New Hampshire Woman Who Received Surprise Bill Attended State Of The Union
By Consumers For Quality Care, on February 19, 2019
New Hampshire resident Donna Backman was selected to be Sen. Maggie Hassan’s (D-NH) guest for the State of the Union address earlier this month. Sen. Hassan invited Backman to help bring awareness to the issue of surprise billing, The Eagle-Tribune reports.
“I asked her if she wanted to come down and be my guest because she has experienced something that I think a lot of Granite Staters do, which is she went to a hospital that she thought was in her insurance network and ended up with a surprise bill, a really ridiculously large bill for a short visit,” Hassan said in a video interview.
Backman, like many consumers, received a surprise medical bill after receiving care at an in-network emergency room. After momentarily blacking out in her kitchen, Backman thought she was having a heart attack. Her husband drove her to Seabrook Emergency Room, where she underwent some tests.
“Months go by and then the bills started coming in,” Beckman said. “They were mostly for co-payments, which I could see clearly they were marked, ‘This is what we paid, this is what you pay.’ After paying about $700 in deductibles, I got a bill of $1,648 from the physician who came in to say, ‘You’re OK to go, follow up with your primary (doctor)’ and that was when I just absolutely could not believe it.

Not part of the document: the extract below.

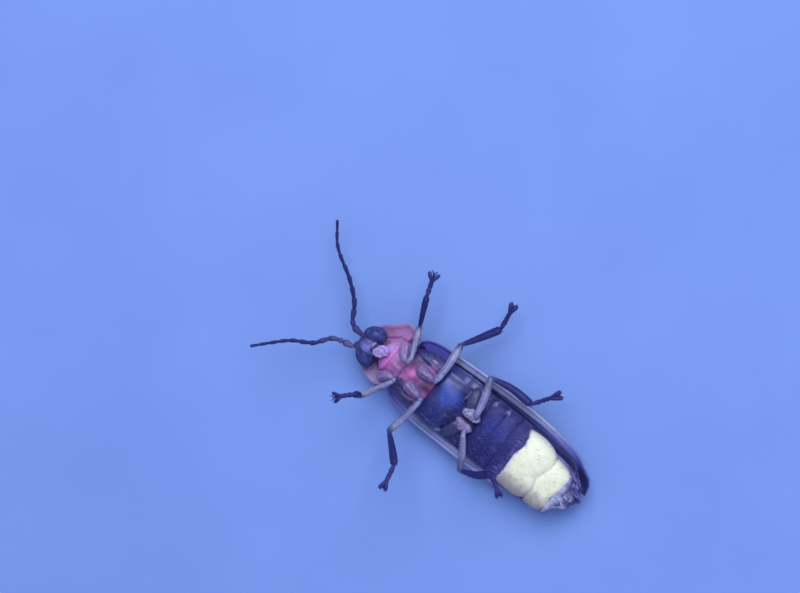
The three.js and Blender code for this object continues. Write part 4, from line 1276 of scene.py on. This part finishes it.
def foot(pair, name):
    """Five segments, the fourth with two long lobes under the last one, which carries the claws."""
    _, _, ankle, end = leg_joints(pair, name)
    length = np.linalg.norm(end - ankle)
    way = (end - ankle) / length
    up = np.array((0, 0, 1.0))
    sole = up - way * (up @ way)
    sole /= np.linalg.norm(sole)
    across = np.cross(sole, way)
    arch_of = lambda share: ankle + way * share * length - sole * FOOT_ARCH * math.sin(math.pi * share)
    skin = Skin()
    tints = dict(hairy=1, warm=0.35)
    share = 0.02
    for i, part in enumerate(FOOT_SHARES[:4]):
        wide = 0.125 - 0.003 * i
        a, b = arch_of(share), arch_of(share + part)
        limb(skin, [a - way * 0.05, (a + b) / 2, b + way * 0.015],
             [(0, 0.06), (0.3, 0.085), (0.9, wide), (1, 0.95 * wide)],
             flat=0.75, up=sole, rings=28, sides=24, bumps=0.04, seed=80 + i, dome=0.35, **tints)
        share += part
    root = arch_of(share - FOOT_SHARES[3] * 0.7)
    lobe = LOBE_SHARE * length
    for spread in (-1, 1):
        turn = spread * LOBE_SPREAD[pair]
        out = way * math.cos(turn) + across * math.sin(turn)
        middle = root + out * lobe * 0.5 + sole * 0.06
        tip = root + out * lobe + sole * 0.03
        limb(skin, [root + sole * 0.02, middle, tip], [(0, 0.07), (0.5, 0.09), (0.85, 0.09), (1, 0.065)],
             flat=0.55, up=sole, rings=30, sides=20, bumps=0.05, seed=88, **tints)
    tip = arch_of(0.94)
    start = arch_of(share - 0.04)
    limb(skin, [start - sole * 0.03, (start + tip) / 2 - sole * 0.05, tip - way * 0.05],
         [(0, 0.04), (0.6, 0.05), (0.9, 0.06), (1, 0.045)], rings=28, sides=18, **tints)
    for spread in (-1, 1):
        out = way * math.cos(CLAW_SPREAD) + across * spread * math.sin(CLAW_SPREAD)
        base = tip - way * 0.08 + across * spread * 0.02
        limb(skin, [base, base + out * 0.1 - sole * 0.015, base + out * 0.18 + sole * 0.02,
                    base + out * 0.22 + sole * 0.08],
             [(0, 0.04), (0.35, 0.034), (1, 0.006)], flat=0.7, up=sole, rings=22, sides=12,
             warm=lambda t: 0.9 * (1 - t))
    return skin


# Geometry node trees
HAIR_SIZES = (0.65, 1.2)  # the shortest and longest hair, as shares of the given length
HAIR_ROOT = -0.08  # how deep a hair's foot sits in the skin, as a share of its length


def new_tree(name, sizes):
    """A geometry node tree with named inputs, given as name, socket type and default value."""
    tree = bpy.data.node_groups.new(name, "GeometryNodeTree")
    tree.interface.new_socket("Geometry", in_out="OUTPUT", socket_type="NodeSocketGeometry")
    tree.interface.new_socket("Geometry", in_out="INPUT", socket_type="NodeSocketGeometry")
    for label, kind, value in sizes:
        socket = tree.interface.new_socket(label, in_out="INPUT", socket_type=f"NodeSocket{kind}")
        if value is not None:
            socket.default_value = value
    given = put(tree, "NodeGroupInput")
    return tree, {socket.name: socket for socket in given.outputs if socket.name}


def close_tree(tree, geometry, material):
    """Ends a tree in real geometry with its material."""
    real = put(tree, "GeometryNodeRealizeInstances", {"Geometry": geometry}, "Geometry")
    made = put(tree, "GeometryNodeSetMaterial", {"Geometry": real, "Material": material}, "Geometry")
    put(tree, "NodeGroupOutput", {"Geometry": made})


def grown(host, tree, **sizes):
    """Runs a tree on a host object and leaves its result there as a plain mesh."""
    modifier = host.modifiers.new("growth", "NODES")
    modifier.node_group = tree
    for item in tree.interface.items_tree:
        key = item.name.replace(" ", "_").lower()
        if item.in_out == "INPUT" and key in sizes:
            modifier[item.identifier] = sizes[key]
    ready = host.evaluated_get(bpy.context.evaluated_depsgraph_get())
    mesh = bpy.data.meshes.new_from_object(ready)
    host.modifiers.remove(modifier)
    old, host.data = host.data, mesh
    bpy.data.meshes.remove(old)
    mesh.name = host.name
    return host


def bristle_tree():
    """Curved bristles rooted in a skin, which follow the way that its down lies."""
    tree, given = new_tree("bristles", [
        ("Density", "Float", 100.0), ("Length", "Float", 0.1 * MM), ("Thickness", "Float", 0.01 * MM),
        ("Stand", "Float", 0.4), ("Bend", "Float", 0.4), ("Stray", "Float", 0.2), ("Seed", "Int", 1),
        ("Material", "Material", None),
    ])
    named = lambda name, kind: put(tree, "GeometryNodeInputNamedAttribute", {"Name": name}, "Attribute",
                                   data_type=kind)
    maths = lambda operation, a, b: put(tree, "ShaderNodeMath", {"Value": a, "Value_001": b}, "Value",
                                        operation=operation)
    scaled = lambda vector, factor: put(tree, "ShaderNodeVectorMath", {"Vector": vector, "Scale": factor},
                                        "Vector", operation="SCALE")
    sum_of = lambda a, b: put(tree, "ShaderNodeVectorMath", {"Vector": a, "Vector_001": b}, "Vector",
                              operation="ADD")
    density = maths("MULTIPLY", given["Density"], named("hairy", "FLOAT"))
    roots = put(tree, "GeometryNodeDistributePointsOnFaces", {
        "Mesh": given["Geometry"], "Density": density, "Seed": given["Seed"]})
    lie = named("lie", "FLOAT_VECTOR")
    flat_share = maths("SUBTRACT", 1.0, given["Stand"])
    stray = put(tree, "FunctionNodeRandomValue", {
        "Min": (-1, -1, -1), "Max": (1, 1, 1), "Seed": given["Seed"]}, "Value", data_type="FLOAT_VECTOR")
    leaning = sum_of(scaled(roots.outputs["Normal"], given["Stand"]), scaled(lie, flat_share))
    leaning = sum_of(leaning, scaled(stray, given["Stray"]))
    upright = put(tree, "FunctionNodeAlignRotationToVector", {"Vector": leaning}, "Rotation", axis="Z")
    turned = put(tree, "FunctionNodeAlignRotationToVector", {"Rotation": upright, "Vector": lie}, "Rotation",
                 axis="X", pivot_axis="Z")
    blade = put(tree, "GeometryNodeMeshCone", {
        "Vertices": 3, "Side Segments": 3, "Radius Top": 0.0,
        "Radius Bottom": maths("MULTIPLY", given["Thickness"], 0.5), "Depth": given["Length"]}, "Mesh")
    place = put(tree, "GeometryNodeInputPosition", out="Position")
    along = put(tree, "ShaderNodeSeparateXYZ", {"Vector": place})
    share = maths("DIVIDE", along.outputs["Z"], given["Length"])
    side_share = maths("DIVIDE", along.outputs["X"], given["Length"])
    patch = put(tree, "ShaderNodeCombineXYZ", {"X": maths("MULTIPLY", side_share, TUFT_PATCH),
                                               "Y": maths("MULTIPLY", share, TUFT_PATCH)}, "Vector")
    blade = put(tree, "GeometryNodeStoreNamedAttribute", {"Geometry": blade, "Name": "patch", "Value": patch},
                "Geometry", data_type="FLOAT_VECTOR", domain="POINT")
    reach = maths("MULTIPLY", given["Bend"], given["Length"])
    curl = maths("MULTIPLY", maths("MULTIPLY", share, share), reach)
    sunk = maths("MULTIPLY", given["Length"], HAIR_ROOT)
    offset = put(tree, "ShaderNodeCombineXYZ", {"X": curl, "Z": sunk}, "Vector")
    blade = put(tree, "GeometryNodeSetPosition", {"Geometry": blade, "Offset": offset}, "Geometry")
    size = put(tree, "FunctionNodeRandomValue", {
        "Min_001": HAIR_SIZES[0], "Max_001": HAIR_SIZES[1], "Seed": given["Seed"]}, "Value_001",
        data_type="FLOAT")
    tufts = put(tree, "GeometryNodeInstanceOnPoints", {"Points": roots.outputs["Points"], "Instance": blade,
                                                       "Rotation": turned, "Scale": size}, "Instances")
    real = put(tree, "GeometryNodeRealizeInstances", {"Geometry": tufts}, "Geometry")
    mapped = sum_of(named(SKIN_MAP, "FLOAT_VECTOR"), named("patch", "FLOAT_VECTOR"))
    real = put(tree, "GeometryNodeStoreNamedAttribute", {"Geometry": real, "Name": "OFBake", "Value": mapped},
               "Geometry", data_type="FLOAT2", domain="CORNER")
    close_tree(tree, real, given["Material"])
    return tree


def eye_tree():
    """A ball of six-sided lenses, each a little raised and narrowed from its neighbours. They are drawn wider
    than real ones, which are too fine to show."""
    tree, given = new_tree("eye_facets", [
        ("Radius", "Float", EYE_RADIUS * MM), ("Detail", "Int", 5), ("Rise", "Float", 0.005 * MM),
        ("Crown", "Float", 0.7), ("Turn", "Float", 0.0), ("Centre", "Vector", None),
        ("Material", "Material", None),
    ])
    ball = put(tree, "GeometryNodeMeshIcoSphere", {
        "Radius": given["Radius"], "Subdivisions": given["Detail"]}, "Mesh")
    cells = put(tree, "GeometryNodeDualMesh", {"Mesh": ball}, "Dual Mesh")
    raised = put(tree, "GeometryNodeExtrudeMesh", {
        "Mesh": cells, "Offset Scale": given["Rise"], "Individual": True})
    crowned = put(tree, "GeometryNodeScaleElements", {
        "Geometry": raised.outputs["Mesh"], "Scale": given["Crown"], "Selection": raised.outputs["Top"]},
        "Geometry")
    turned = put(tree, "ShaderNodeCombineXYZ", {"Z": given["Turn"]}, "Vector")
    placed = put(tree, "GeometryNodeTransform", {"Geometry": crowned, "Translation": given["Centre"],
                                                 "Rotation": turned, "Scale": (1.25, 0.92, 0.95)}, "Geometry")
    close_tree(tree, placed, given["Material"])
    return tree


EYE_SPLAY = math.radians(-28)  # the eyes are longer than wide and spread towards the back
EYE_INSET = 0.15


def compound_eyes():
    tree = eye_tree()
    for name, side in SIDES.items():
        host = Skin().make(f"compound_eye_{name}")
        centre = Vector((eye_centre(side) - side * EYE_INSET * RIGHTWARD + SHIFT) * MM)
        finish(grown(host, tree, centre=centre, turn=EYE_SPLAY * side, material=EYE), "eye", f"eye_{name}")


prosternum()
mesothorax()
metathorax()
hind_wings()
belly()
light_organ("light_organ_6", "light_organ_front", -2.04, -3.8, narrowing=0.17, front_edge=ORGAN_FRONT,
            rear_wave=ragged(ORGAN_SEAM), width=0.965, shift=0.05, seed=9, rim_share=1.0, seam_share=0.0)
light_organ("light_organ_7", "light_organ_rear", -3.8, -4.98, narrowing=0.16, front_edge=ORGAN_SEAM,
            rear_wave=ORGAN_REAR, width=0.91, shift=0.12, seed=11, rim_share=0.0, seam_share=0.3)
tail_end()

head_skin = head_capsule()
finish(head_skin.make("head_capsule", FACE), "face_cuticle", "head")
mouth_skin = mouth()
finish(mouth_skin.make("mouth", PALE_LIMB), "pale_cuticle", "mouthparts")
compound_eyes()

feeler_skins = {}
leg_skins = {}
LEG_PARTS = {"coxa": (coxa, PALE_LIMB, "pale_cuticle"), "femur": (femur, PALE_LIMB, "pale_cuticle"),
             "tibia": (tibia, DARK_LIMB, "limb_cuticle"), "tarsus": (foot, DARK_LIMB, "limb_cuticle")}
for side_name in SIDES:
    feeler_skins[side_name] = feeler(side_name)
    piece = feeler_skins[side_name].make(f"feeler_{side_name}", DARK_LIMB)
    finish(piece, "limb_cuticle", f"antenna_{side_name}")
    leg_skins[side_name] = []
    for pair in LEGS:
        for part, (maker, material, slot) in LEG_PARTS.items():
            skin = maker(pair, side_name)
            leg_skins[side_name].append(skin)
            finish(skin.make(f"{pair}_{part}_{side_name}", material), slot, f"{part}_{pair}_{side_name}")

PER_MM2 = 1 / MM**2
DOWN_BEND, DOWN_STRAY = 0.35, 0.2  # how far a hair curves, and strays from its way, as shares of its length
bristles = bristle_tree()


def grow_down(name, skins, slot, material, per_mm2, length, thickness, seed, stand=0.35):
    """Down on one or more skins, its hairs thicker and wider apart than real ones, so that they show."""
    host = joined(skins).make(name)
    grown(host, bristles, density=per_mm2 * PER_MM2, length=length * MM, thickness=thickness * MM, seed=seed,
          stand=stand, bend=DOWN_BEND, stray=DOWN_STRAY, material=material)
    finish(host, slot)


THORAX = ("prosternum_plate", "mesosternum", "metasternum")
thorax_skins = [trunk_skins[name] for name in THORAX]
belly_skins = [skin for name, skin in trunk_skins.items() if name not in THORAX]
grow_down("wing_case_down", list(case_skins.values()), "wing_case", DARK_DOWN, 140, 0.15, 0.014, 1, stand=0.3)
grow_down("shield_down", [shield_skin], "rose_cuticle", PALE_DOWN, 150, 0.13, 0.012, 2, stand=0.3)
grow_down("thorax_down", thorax_skins, "dark_cuticle", PALE_DOWN, 260, 0.15, 0.01, 3, stand=0.28)
grow_down("belly_down", belly_skins, "dark_cuticle", BELLY_DOWN, 340, 0.17, 0.01, 4, stand=0.22)
grow_down("face_down", [head_skin], "face_cuticle", PALE_DOWN, 320, 0.09, 0.009, 5, stand=0.4)
for seed, side_name in enumerate(SIDES, 6):
    grow_down(f"leg_down_{side_name}", leg_skins[side_name], "limb_cuticle", DARK_DOWN, 420, 0.1, 0.011, seed)
    grow_down(f"feeler_down_{side_name}", [feeler_skins[side_name]], "limb_cuticle", DARK_DOWN, 850, 0.075,
              0.009, seed + 2, stand=0.45)

FLOOR_REACH = 400
LIGHTS = {  # place, size, watts and tint
    "key": ((60, -120, 180), 140, 0.61, "#d6deff"),
    "fill": ((-150, 60, 110), 160, 0.08, "#b9c8ff"),
}
SKY_TINT, SKY_STRENGTH = "#aabdfa", 0.55


def add_floor():
    size = FLOOR_REACH * MM
    mesh = bpy.data.meshes.new("floor")
    corners = [(-size, -size, 0), (size, -size, 0), (size, size, 0), (-size, size, 0)]
    mesh.from_pydata(corners, [], [(0, 1, 2, 3)])
    mesh.materials.append(material_of_floor())
    floor = bpy.data.objects.new("floor", mesh)
    bpy.context.scene.collection.objects.link(floor)


def add_light(name, place, size, watts, tint):
    """A square soft light that faces the middle of the body, placed in millimetres."""
    light = bpy.data.lights.new(name, "AREA")
    light.size = size * MM
    light.energy = watts
    light.color = colour(tint)[:3]
    made = bpy.data.objects.new(name, light)
    made.location = Vector(place) * MM
    made.rotation_euler = (-made.location).to_track_quat("-Z", "Y").to_euler()
    bpy.context.scene.collection.objects.link(made)


def add_studio():
    add_floor()
    for name, (place, size, watts, tint) in LIGHTS.items():
        add_light(name, place, size, watts, tint)
    world = bpy.data.worlds.new("soft_studio")
    world.use_nodes = True
    background = world.node_tree.nodes["Background"]
    background.inputs["Color"].default_value = colour(SKY_TINT)
    background.inputs["Strength"].default_value = SKY_STRENGTH
    bpy.context.scene.world = world


add_studio()
bpy.context.scene.view_settings.view_transform = "Standard"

Even though the facility was in-network, the physician she briefly saw was out-of-network. Backman was never told the doctor was not in her insurer’s network.
Eventually, Backman was able to reduce the bill to her normal co-pay cost of $32.64. However, she says disputing the bill was not easy.
“But that was after a lot of being on the phone, doing a lot of self-advocacy, working with my insurance company as well as really trying to spread the word about basically the staffing agencies that provides these physicians,” she added.
According to her office, Sen. Hassan is currently working on bipartisan legislation to help reduce surprise billing.